Under Appendix 4, PAYE is not due for visits under 60 days, provided the employee is covered by a Double Taxation Agreement, and costs are not recharged to a UK entity. However, this relief is not automatic; the agreement must be formally secured, and records must be maintained.
- The 60-day rule: Visits under 60 days are exempt from PAYE under Appendix 4, but only with the agreement in place.
- Linked periods: HMRC can aggregate a pattern of short visits. Ten days per month, viewed collectively, may constitute substantial presence.
- Non-resident directors: Explicitly excluded from STBV agreements. Board duties in the UK require a separate PAYE analysis.
- Technology risk: The EU Entry/Exit System and UK Electronic Travel Authorisation now give HMRC automated access to border crossing data. Manual tracking is no longer sufficient.
United States
The IRS uses a weighted three-year calculation to determine residency. Days in the current year count in full; days in the preceding year count as one-third; days in the year before that count as one-sixth. If the total reaches 183, the individual is treated as a US resident, triggering worldwide taxation.
For foreign corporations, even sub-threshold activity may create a taxable US trade or business if the employees’ work generates “effectively connected income.”
A critical and often overlooked tool: the Protective Return (Form 1120-F). Even if a foreign company believes it has no US tax liability, filing Form 1120-F preserves the right to claim deductions if the IRS later disagrees. Without it, the company may be taxed on gross income with no expense relief.
India
India is one of the most litigious PE environments globally. However, the Delhi High Court’s December 2025 ruling in CIT v. Clifford Chance Pte Ltd. provides important protection for companies providing services remotely.
The court ruled that physical presence in India is a mandatory precondition for a Service PE under the India-Singapore tax treaty. Virtual or digital service delivery alone does not create a PE. This directly rejected the Revenue Department’s push for a “virtual PE” concept.
The court also clarified the 90-day Service PE threshold:
- Vacation days and business development days do not count toward the 90-day limit.
- Two employees present on the same day count as one day, not two (solar days, not man-days).
Despite this ruling, India remains high-risk for fixed-place PEs. Indian tax officers routinely examine hotel rooms, shared workspaces, and affiliate offices for evidence of a “right of use” by the foreign company.

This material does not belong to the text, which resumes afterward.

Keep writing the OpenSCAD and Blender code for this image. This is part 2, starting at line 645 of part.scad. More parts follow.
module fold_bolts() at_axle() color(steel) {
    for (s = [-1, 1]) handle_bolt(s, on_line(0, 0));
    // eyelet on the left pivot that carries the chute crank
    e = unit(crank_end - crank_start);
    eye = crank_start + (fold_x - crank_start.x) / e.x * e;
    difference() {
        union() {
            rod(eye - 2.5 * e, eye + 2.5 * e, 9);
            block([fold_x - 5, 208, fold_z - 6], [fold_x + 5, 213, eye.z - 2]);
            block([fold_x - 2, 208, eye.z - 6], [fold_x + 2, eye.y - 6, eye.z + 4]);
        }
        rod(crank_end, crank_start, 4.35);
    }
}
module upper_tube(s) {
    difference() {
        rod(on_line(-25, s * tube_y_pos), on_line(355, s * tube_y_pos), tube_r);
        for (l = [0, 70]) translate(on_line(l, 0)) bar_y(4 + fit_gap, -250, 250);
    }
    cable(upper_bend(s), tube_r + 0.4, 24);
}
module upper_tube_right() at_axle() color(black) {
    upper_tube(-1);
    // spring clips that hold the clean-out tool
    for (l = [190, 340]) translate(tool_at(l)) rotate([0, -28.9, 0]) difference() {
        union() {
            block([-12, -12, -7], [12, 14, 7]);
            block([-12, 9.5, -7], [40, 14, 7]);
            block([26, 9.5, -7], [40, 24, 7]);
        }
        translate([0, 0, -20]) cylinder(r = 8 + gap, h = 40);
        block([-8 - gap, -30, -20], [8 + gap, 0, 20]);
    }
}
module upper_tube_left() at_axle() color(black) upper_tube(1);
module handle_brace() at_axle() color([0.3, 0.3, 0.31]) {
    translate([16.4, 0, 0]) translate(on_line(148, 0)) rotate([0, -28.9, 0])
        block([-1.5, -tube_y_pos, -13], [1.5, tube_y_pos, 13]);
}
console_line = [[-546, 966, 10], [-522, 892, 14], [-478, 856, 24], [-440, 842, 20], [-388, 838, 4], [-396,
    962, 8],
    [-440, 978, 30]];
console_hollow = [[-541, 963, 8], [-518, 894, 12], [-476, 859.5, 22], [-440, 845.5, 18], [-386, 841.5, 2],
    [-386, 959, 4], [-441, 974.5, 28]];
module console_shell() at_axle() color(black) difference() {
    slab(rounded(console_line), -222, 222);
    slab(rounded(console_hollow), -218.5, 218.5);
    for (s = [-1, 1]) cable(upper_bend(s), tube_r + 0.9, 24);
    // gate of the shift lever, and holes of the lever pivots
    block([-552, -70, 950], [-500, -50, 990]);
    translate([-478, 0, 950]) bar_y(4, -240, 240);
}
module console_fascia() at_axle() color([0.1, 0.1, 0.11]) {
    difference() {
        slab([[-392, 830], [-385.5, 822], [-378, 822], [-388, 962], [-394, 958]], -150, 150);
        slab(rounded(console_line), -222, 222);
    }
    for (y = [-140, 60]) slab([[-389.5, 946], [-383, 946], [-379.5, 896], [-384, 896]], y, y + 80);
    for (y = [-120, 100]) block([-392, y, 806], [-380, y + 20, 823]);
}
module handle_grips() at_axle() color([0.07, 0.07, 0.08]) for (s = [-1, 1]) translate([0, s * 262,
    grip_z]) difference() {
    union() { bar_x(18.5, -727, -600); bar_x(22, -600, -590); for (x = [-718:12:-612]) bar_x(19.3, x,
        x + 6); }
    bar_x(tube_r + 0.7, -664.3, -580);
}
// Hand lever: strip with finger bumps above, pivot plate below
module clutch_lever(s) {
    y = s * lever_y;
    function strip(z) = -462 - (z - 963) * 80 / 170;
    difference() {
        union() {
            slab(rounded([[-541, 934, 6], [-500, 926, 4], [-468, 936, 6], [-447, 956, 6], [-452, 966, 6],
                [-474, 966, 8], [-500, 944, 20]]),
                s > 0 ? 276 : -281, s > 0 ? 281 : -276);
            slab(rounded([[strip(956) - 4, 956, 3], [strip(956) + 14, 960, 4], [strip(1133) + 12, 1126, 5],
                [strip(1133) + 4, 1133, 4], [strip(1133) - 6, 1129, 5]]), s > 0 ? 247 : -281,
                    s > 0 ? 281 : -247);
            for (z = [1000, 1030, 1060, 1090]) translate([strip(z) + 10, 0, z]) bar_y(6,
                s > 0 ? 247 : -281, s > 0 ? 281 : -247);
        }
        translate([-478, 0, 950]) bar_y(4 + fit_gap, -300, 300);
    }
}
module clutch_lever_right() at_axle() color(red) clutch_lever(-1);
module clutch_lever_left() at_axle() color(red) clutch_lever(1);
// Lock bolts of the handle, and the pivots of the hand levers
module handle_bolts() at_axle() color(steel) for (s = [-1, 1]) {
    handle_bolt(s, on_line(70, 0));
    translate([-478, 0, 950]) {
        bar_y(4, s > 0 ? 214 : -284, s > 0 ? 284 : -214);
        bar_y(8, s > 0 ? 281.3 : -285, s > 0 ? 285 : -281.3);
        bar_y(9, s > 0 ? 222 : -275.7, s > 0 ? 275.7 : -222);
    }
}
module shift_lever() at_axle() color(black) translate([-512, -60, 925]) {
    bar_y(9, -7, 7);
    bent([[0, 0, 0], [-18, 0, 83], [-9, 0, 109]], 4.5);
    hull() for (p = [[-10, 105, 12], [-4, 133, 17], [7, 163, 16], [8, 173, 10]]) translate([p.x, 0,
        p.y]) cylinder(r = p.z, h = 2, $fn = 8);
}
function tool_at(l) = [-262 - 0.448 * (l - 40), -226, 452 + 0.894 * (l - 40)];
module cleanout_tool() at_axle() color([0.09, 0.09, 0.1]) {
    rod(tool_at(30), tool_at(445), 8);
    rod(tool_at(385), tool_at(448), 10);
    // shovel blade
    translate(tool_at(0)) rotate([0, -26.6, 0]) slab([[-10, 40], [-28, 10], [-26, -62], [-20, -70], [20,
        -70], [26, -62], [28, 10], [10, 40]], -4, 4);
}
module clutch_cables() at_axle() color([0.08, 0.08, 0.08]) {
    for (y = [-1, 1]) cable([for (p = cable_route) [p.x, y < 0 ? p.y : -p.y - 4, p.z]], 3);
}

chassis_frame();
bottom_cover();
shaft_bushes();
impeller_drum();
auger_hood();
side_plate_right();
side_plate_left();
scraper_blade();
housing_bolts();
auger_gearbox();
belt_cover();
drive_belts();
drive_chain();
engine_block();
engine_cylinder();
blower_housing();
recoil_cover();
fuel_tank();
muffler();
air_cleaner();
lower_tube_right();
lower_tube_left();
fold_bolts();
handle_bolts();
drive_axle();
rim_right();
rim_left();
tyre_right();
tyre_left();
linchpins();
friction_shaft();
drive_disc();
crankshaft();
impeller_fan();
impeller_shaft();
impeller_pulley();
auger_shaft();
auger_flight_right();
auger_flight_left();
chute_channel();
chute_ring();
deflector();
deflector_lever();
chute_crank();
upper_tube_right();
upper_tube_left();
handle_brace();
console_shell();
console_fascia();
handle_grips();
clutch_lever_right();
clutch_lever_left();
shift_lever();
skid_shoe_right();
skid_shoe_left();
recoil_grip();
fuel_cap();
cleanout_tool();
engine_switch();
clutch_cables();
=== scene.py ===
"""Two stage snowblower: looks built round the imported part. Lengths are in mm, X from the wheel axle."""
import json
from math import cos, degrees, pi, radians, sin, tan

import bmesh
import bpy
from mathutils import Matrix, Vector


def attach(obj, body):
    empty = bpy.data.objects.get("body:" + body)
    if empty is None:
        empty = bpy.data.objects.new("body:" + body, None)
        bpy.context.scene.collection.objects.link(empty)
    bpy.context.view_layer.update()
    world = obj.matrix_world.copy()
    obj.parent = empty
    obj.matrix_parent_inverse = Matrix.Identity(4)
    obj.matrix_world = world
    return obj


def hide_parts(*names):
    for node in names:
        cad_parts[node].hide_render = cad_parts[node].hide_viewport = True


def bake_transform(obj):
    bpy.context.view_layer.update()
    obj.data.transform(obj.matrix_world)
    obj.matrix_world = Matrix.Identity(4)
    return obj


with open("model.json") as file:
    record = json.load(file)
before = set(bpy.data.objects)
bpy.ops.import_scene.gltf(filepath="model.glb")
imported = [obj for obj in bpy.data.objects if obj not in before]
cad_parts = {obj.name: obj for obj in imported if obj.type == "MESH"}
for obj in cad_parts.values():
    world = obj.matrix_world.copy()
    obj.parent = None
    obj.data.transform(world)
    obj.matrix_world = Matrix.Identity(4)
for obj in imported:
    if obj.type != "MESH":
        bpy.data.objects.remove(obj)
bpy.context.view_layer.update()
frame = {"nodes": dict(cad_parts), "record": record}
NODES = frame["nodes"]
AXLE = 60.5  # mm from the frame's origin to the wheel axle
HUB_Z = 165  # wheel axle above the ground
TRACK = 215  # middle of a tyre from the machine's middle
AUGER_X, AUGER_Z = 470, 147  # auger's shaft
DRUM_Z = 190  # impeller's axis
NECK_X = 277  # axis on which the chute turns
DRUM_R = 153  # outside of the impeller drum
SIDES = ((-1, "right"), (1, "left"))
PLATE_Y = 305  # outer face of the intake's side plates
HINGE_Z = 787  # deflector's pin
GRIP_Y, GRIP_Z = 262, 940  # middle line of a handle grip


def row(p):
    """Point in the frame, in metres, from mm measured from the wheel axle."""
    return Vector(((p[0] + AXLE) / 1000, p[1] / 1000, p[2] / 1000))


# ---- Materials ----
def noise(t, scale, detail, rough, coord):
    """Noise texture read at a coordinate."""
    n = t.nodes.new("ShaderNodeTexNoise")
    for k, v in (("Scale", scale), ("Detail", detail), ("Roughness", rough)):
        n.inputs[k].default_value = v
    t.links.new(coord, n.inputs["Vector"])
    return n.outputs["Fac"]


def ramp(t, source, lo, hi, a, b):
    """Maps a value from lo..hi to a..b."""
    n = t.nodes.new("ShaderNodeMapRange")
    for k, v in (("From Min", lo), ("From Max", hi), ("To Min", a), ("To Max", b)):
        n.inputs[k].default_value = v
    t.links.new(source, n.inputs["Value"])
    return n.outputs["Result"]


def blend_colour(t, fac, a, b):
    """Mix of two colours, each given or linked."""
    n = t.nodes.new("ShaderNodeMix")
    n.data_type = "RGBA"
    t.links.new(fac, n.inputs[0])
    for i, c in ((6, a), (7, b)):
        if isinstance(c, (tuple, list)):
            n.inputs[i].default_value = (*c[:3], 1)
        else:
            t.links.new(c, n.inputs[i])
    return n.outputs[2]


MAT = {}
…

How to Reduce Permanent Establishment Risk: HR Policy Guardrails
Policy design is the first line of defence. The following measures have become standard practice for compliance-focused global mobility programs.
Move from “Work from Anywhere” to “Work from Pre-Approved Countries”

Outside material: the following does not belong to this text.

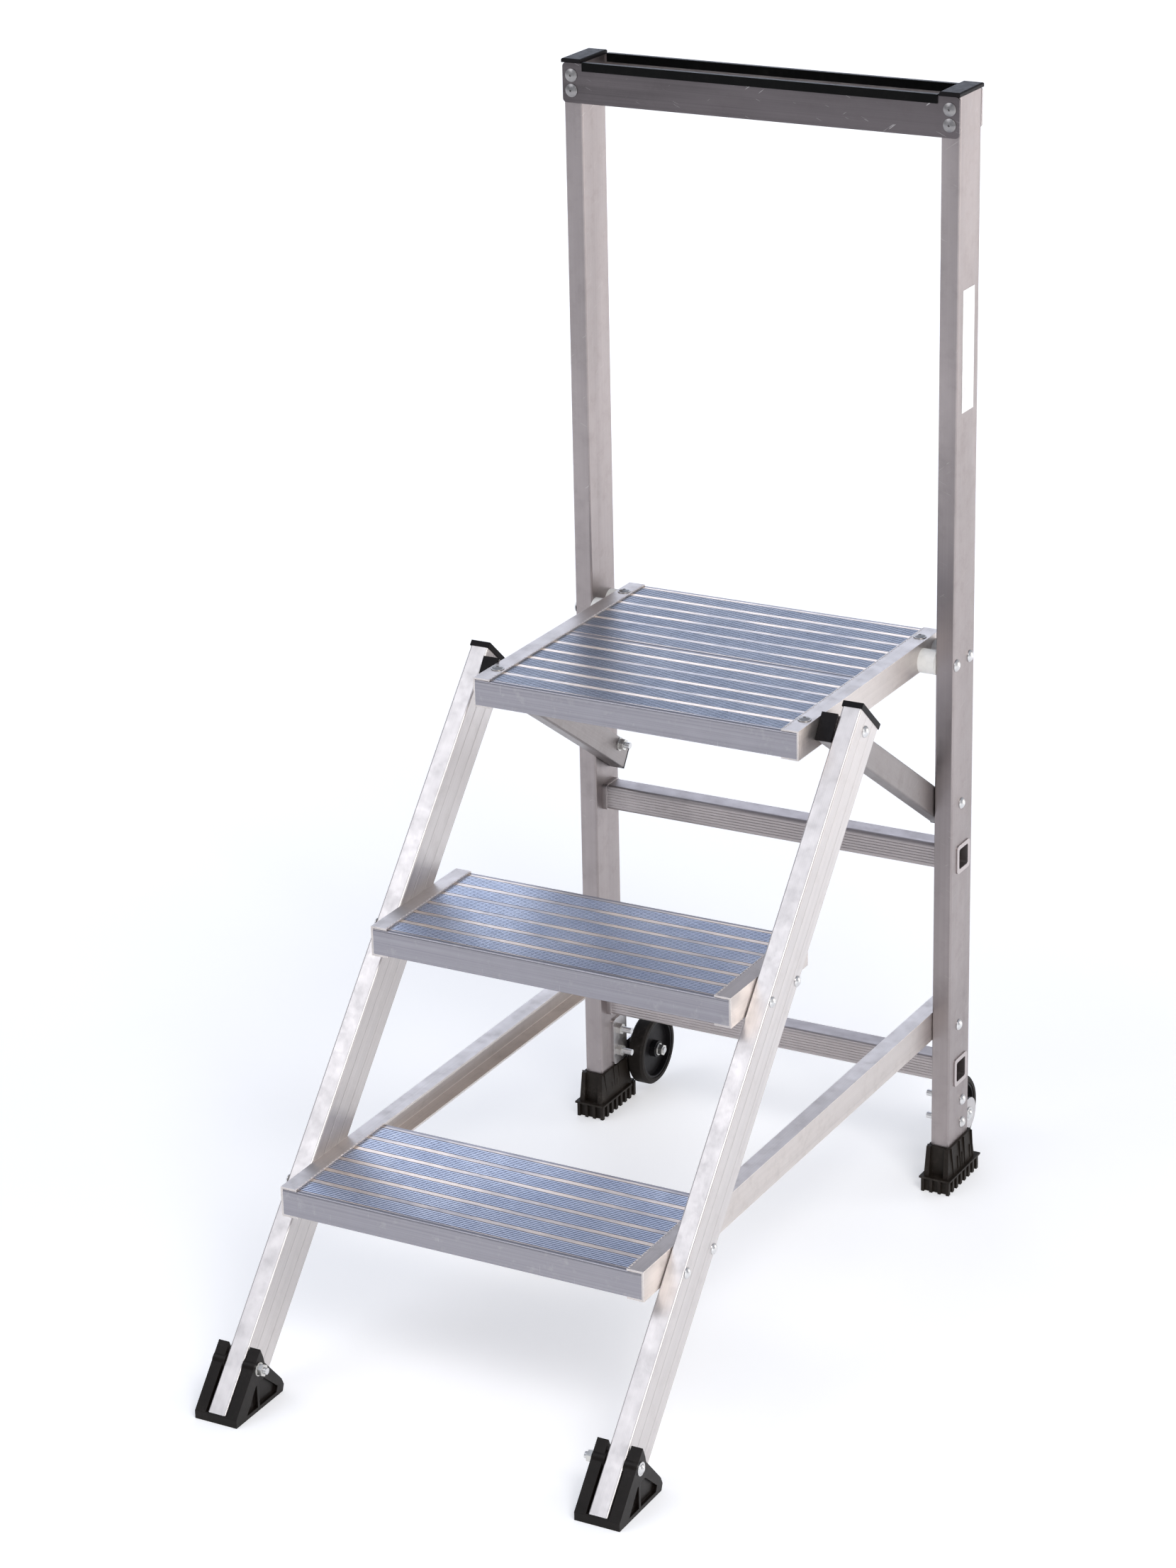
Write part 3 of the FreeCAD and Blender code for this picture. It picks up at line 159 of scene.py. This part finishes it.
def aluminium(name, tone, turn=(0, 0, 0), rough=0.38, spread=0.07, dirt=0.35, reflection_patches=0.0, seams=(),
              rim=None, scratched=0.22):
    """Extruded aluminium: die lines along the turned Z axis, smudges, fine scratches, long patches of
    painted reflection.

    Seams are shallow lengthwise lines at turned Y values, with painted shade in them. Edges carry a
    painted bright highlight, and all that lies beyond rim across X is made lighter.
    """
    finish = Finish(name, Metallic=1.0)
    along = finish.turned(turn)
    die_lines = finish.noise(finish.stretched(along, (520, 520, 1.6)), 1.0, 3.0, 0.6)
    bands = finish.noise(finish.stretched(along, (70, 70, 0.7)), 1.0, 2.0)
    cloud = finish.noise(along, 7.0, 5.0, 0.6)
    smudge = finish.noise(along, 42.0, 6.0, 0.72)
    streak = finish.noise(finish.stretched(finish.turned((0.5, 0.9, 0.3)), (40, 1500, 40)), 1.0, 1.0)
    hairline = finish.noise(finish.stretched(finish.turned((1.1, 0.2, 1.2)), (1400, 36, 36)), 1.0, 1.0)
    marks = finish.calc("MAXIMUM", finish.band(streak, 0.76, 0.79), finish.band(hairline, 0.765, 0.79))
    tint = finish.mix(finish.band(die_lines, 0.3, 0.7), shade(tone, 1 - spread), shade(tone, 1 + spread))
    tint = finish.mix(finish.band(cloud, 0.38, 0.68, 0.0, dirt), tint, shade(tone, 0.80))
    tint = finish.mix(finish.band(smudge, 0.52, 0.72, 0.0, dirt), tint, shade(tone, 0.72))
    tint = finish.mix(finish.band(bands, 0.38, 0.65, 0.0, 0.3), tint, shade(tone, 1.12))
    tint = finish.mix(finish.calc("MULTIPLY", marks, scratched), tint, SCRATCH)
    # Painted reflection: long lengthwise patches, about twice as light.
    if reflection_patches:
        reflection_patch = finish.band(finish.noise(finish.stretched(along, (16, 16, 2.6)), 1.0, 3.0), 0.42, 0.6)
        tint = finish.mix(finish.calc("MULTIPLY", reflection_patch, reflection_patches), tint, shade(tone, 2.1))
    height = finish.calc("SUBTRACT", die_lines, finish.calc("MULTIPLY", marks, 0.4))
    for seam in seams:
        gap = finish.calc("ABSOLUTE", finish.calc("SUBTRACT", finish.split(along)[1], seam))
        groove = finish.band(gap, SEAM_WIDTH / 3, SEAM_WIDTH, 1.0, 0.0)
        # Painted shade: the seam grooves are made darker.
        tint = finish.mix(finish.calc("MULTIPLY", groove, 0.4), tint, shade(tone, 0.5))
        height = finish.calc("SUBTRACT", height, finish.calc("MULTIPLY", groove, 14.0))
    # Painted highlight: the edges are made much lighter, as if catching the light.
    tint = finish.mix(finish.calc("MULTIPLY", finish.at_edges(EDGE_HIGHLIGHT_RADIUS), 0.6), tint, shade(tone, 1.9))
    if rim:
        across = finish.calc("ABSOLUTE", finish.split(finish.coordinates)[0])
        at_rim = finish.calc("GREATER_THAN", across, rim)
        tint = finish.mix(at_rim, tint, shade(tone, 1.5))
    finish.feed(finish.shader.inputs["Base Color"], tint)
    dull = finish.calc("ADD", finish.band(smudge, 0.35, 0.75, rough - 0.03, rough + 0.12),
                       finish.band(die_lines, 0.3, 0.7, -0.03, 0.03))
    finish.feed(finish.shader.inputs["Roughness"], dull)
    finish.relief(height, 0.00002, edge=0.0007)
    return finish.material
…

Blanket WFA policies, announced without tax consultation, are a primary source of PE exposure. Replace them with a defined list of approved jurisdictions where the company has assessed and accepted the risk level.
Implement Hard Day Caps
Set clear, enforceable limits on international remote work, typically 20 to 30 days per year for most employees, and lower thresholds for executives with signing authority. These caps should apply per country, not globally, to avoid aggregation risks.

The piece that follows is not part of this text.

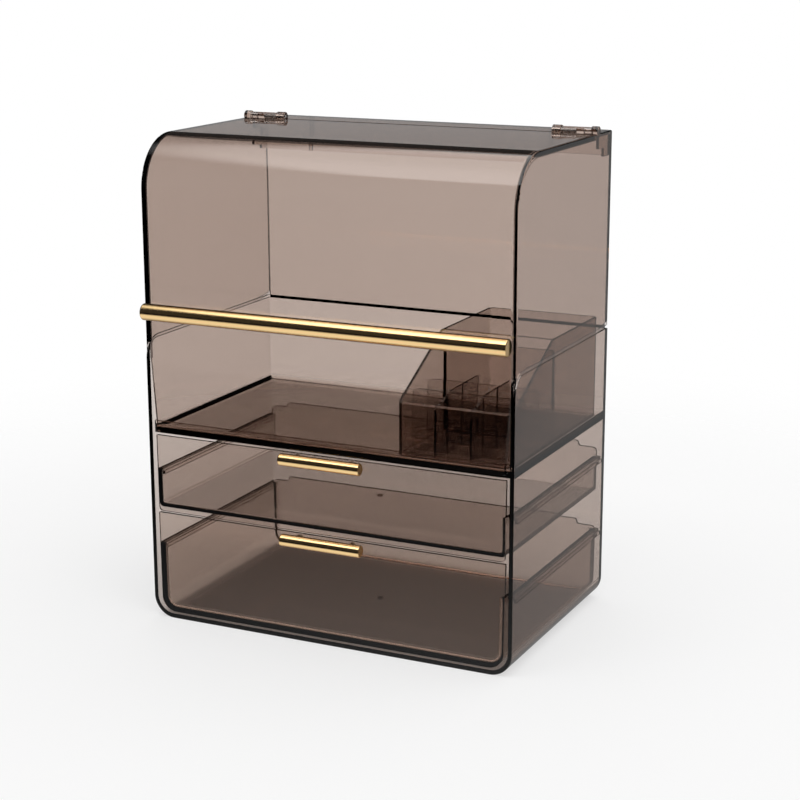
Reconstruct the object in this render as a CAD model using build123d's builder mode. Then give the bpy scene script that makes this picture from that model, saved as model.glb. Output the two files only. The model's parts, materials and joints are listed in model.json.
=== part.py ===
from build123d import *
from math import sqrt
import os

# A dustproof makeup organizer: a clear housing with two drawers and an open tray,
# a flip-up hood hinged to a fixed back, and a loose divided box that stands in the tray.
# Millimetres. The origin is the middle of the underside, x to the right, front towards -y.

# Outside of the closed organizer
width = 298.5
depth = 186
top_height = 370
front_y = -depth / 2
rear_y = depth / 2
half_width = width / 2

# Housing
side_wall = 3.2
rear_wall = 3
base_thickness = 3.5
base_radius = 17
inner_x = half_width - side_wall
inner_rear_y = rear_y - rear_wall
tray_top = 150
tray_thickness = 3.5
tray_bottom = tray_top - tray_thickness
tray_fillet = 4
lip_height = 5.8
lip_thickness = 2.3
lip_front_y = -89.6

# Rim: the outer half of each wall stops lower than the inner half, which keeps dust out
rim_height = 218.5
dust_lip = 2.5
dust_lip_width = 1.6
rim_corner = 14
rim_corner_y = front_y + rim_corner
rim_corner_z = rim_height - rim_corner

# Ledges on the side walls that the drawer runners slide on
ledge_tops = {"lower": 55.8, "upper": 114.8}
ledge_reach = 2.4
ledge_thickness = 2.8
ledge_front_y = -84
ledge_nose = 2

# Hood
hood_wall = 3
hood_radius = 39.5
hood_edge_radius = 1.2
hood_inner_radius = 2
hood_inner_x = half_width - hood_wall
hood_rear_y = 92
hood_top_rear_y = 61.5
hood_gap = 0.3
apron_bottom = 147.5
apron_half_bottom = 141.5
apron_half_top = 145.5
apron_corner = 3

# Hinge
hinge_y = 63
hinge_z = 371.5
knuckle_radius = 3.9
barrel_radius = 3.1
barrel_clearance = 0.5
knuckle_inner_x = 113.6
barrel_inner_x = 120.2
barrel_outer_x = 144.4
knuckle_gap = 0.3
pin_radius = 1.2
pin_outer_x = 132
spigot_radius = 1.6
spigot_length = 6
running_fit = 0.05

# Fixed back
panel_half_width = 145.9
flange_half_width = 145.7
flange_front_y = 64.5
flange_thickness = 3
flange_notch_y = 67.5
band_bottom = 351.5
band_thickness = 2.2
rib_x = 101.6
rib_thickness = 2.2
rib_depth = 5
gusset_thickness = 2.2
gusset_knee_y = 79
gusset_front_y = 67
gusset_knee_z = 358
gusset_fillet = 1.5

# Handles
hood_rod_radius = 6.35
hood_rod_length = 293
hood_rod_y = -98.9
hood_rod_z = 241.2
hood_screw_spacing = 220
drawer_rod_radius = 4.65
drawer_rod_length = 66
drawer_rod_y = -99
drawer_screw_spacing = 44
rod_end_fillet = 1.2
post_radius = 3.2
screw_radius = 1.5
screw_head_radius = 3
screw_head_height = 1.9
screw_grip = 5
screw_clearance = 0.05

# Drawers: a tall front, a back lower than it, and sides that end in the runners
drawers = {
    "lower": {"bottom": 4.9, "floor_bottom": 4.9, "floor_top": 7.2, "back_top": 64.5, "front_top": 84,
              "corner": 12, "handle_z": 79.5},
    "upper": {"bottom": 85.5, "floor_bottom": 88.6, "floor_top": 91.2, "back_top": 128.5,
              "front_top": 145.2, "corner": 3, "handle_z": 141.2},
}
drawer_half_width = 143.2
drawer_draft = 0.01
drawer_wall = 2.4
drawer_front_y = -92.6
drawer_inner_front_y = drawer_front_y + drawer_wall
drawer_rear_y = 87.4
drawer_length = drawer_rear_y - drawer_inner_front_y
runner_half_width = 145.7
runner_thickness = 2.6
runner_clearance = 0.2
runner_front_y = -86
back_step = 4
back_step_x = 128
back_step_radius = 1.9
back_corner_radius = 3.2
gate_radius = 2.5
gate_height = 0.3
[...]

Introduce Signing Blackouts
Prohibit travelling employees from executing, negotiating, or signing contracts while physically present in high-risk jurisdictions. Document that all significant decisions and contract executions occur in the home jurisdiction.
Build a Mandatory Pre-Approval Process
Require a formal request-and-review process before any cross-border remote work begins. A 30-day authorisation window gives tax and legal teams time to assess jurisdiction-specific risks before exposure starts.
The Technology Stack: Tools for Modern Compliance
The complexity of multi-jurisdiction tracking has made manual spreadsheets a liability. The 2025 global mobility software market offers purpose-built tools that automate the most error-prone elements of compliance.
| Platform | Core Use Case | Key Feature |
| Work From Anywhere (WFA) | Remote work / workation approvals | 30-second automated risk checks across 100+ jurisdictions |
| Topia | Enterprise assignment management | Real-time planned vs. actual day tracking |
| Equus (PinPoint) | High-scale workforce tracking | Automated threshold alerts |
| Voyage Manager | Travel tracking and treaty compliance | GPS-verified audit trail for tax disputes |
| Centuro Global | Cross-border compliance + travel risk mitigation | AI-powered travel compliance assistant with PE risk insights across 170+ jurisdictions. |
These platforms matter for two reasons. First, they reduce human error in tracking, the most common cause of compliance failure. Second, they generate the verified audit trail that authorities like HMRC increasingly expect to see during an inquiry. Self-reported spreadsheets will not satisfy a formal investigation.
Moving to Proactive Governance
Permanent establishment risk has moved from the balance sheet footnotes into daily HR operations. The 2025 OECD update, combined with tighter enforcement infrastructure in the UK, US, and India, means that informal arrangements and good intentions are no longer adequate protection.
The organisations that manage this well share three traits: they have written policies with enforceable day caps, they use technology to track actual – not just planned – movements, and they treat senior executive travel with the same scrutiny as mass mobility programs.
The immediate actions for any global mobility team are:
- Review your current remote work policy against the 2025 OECD 50% temporal benchmark and commercial reason test.
- Audit the travel patterns of founders and C-suite executives for dependent agent PE exposure.
- Confirm that Appendix 4 (UK) or equivalent agreements are in place before employees travel, not after.
- File protective returns (Form 1120-F) in the US wherever there is any ambiguity about business activity levels.
- Deploy a tracking platform that produces a verified, jurisdiction-level day count for every employee.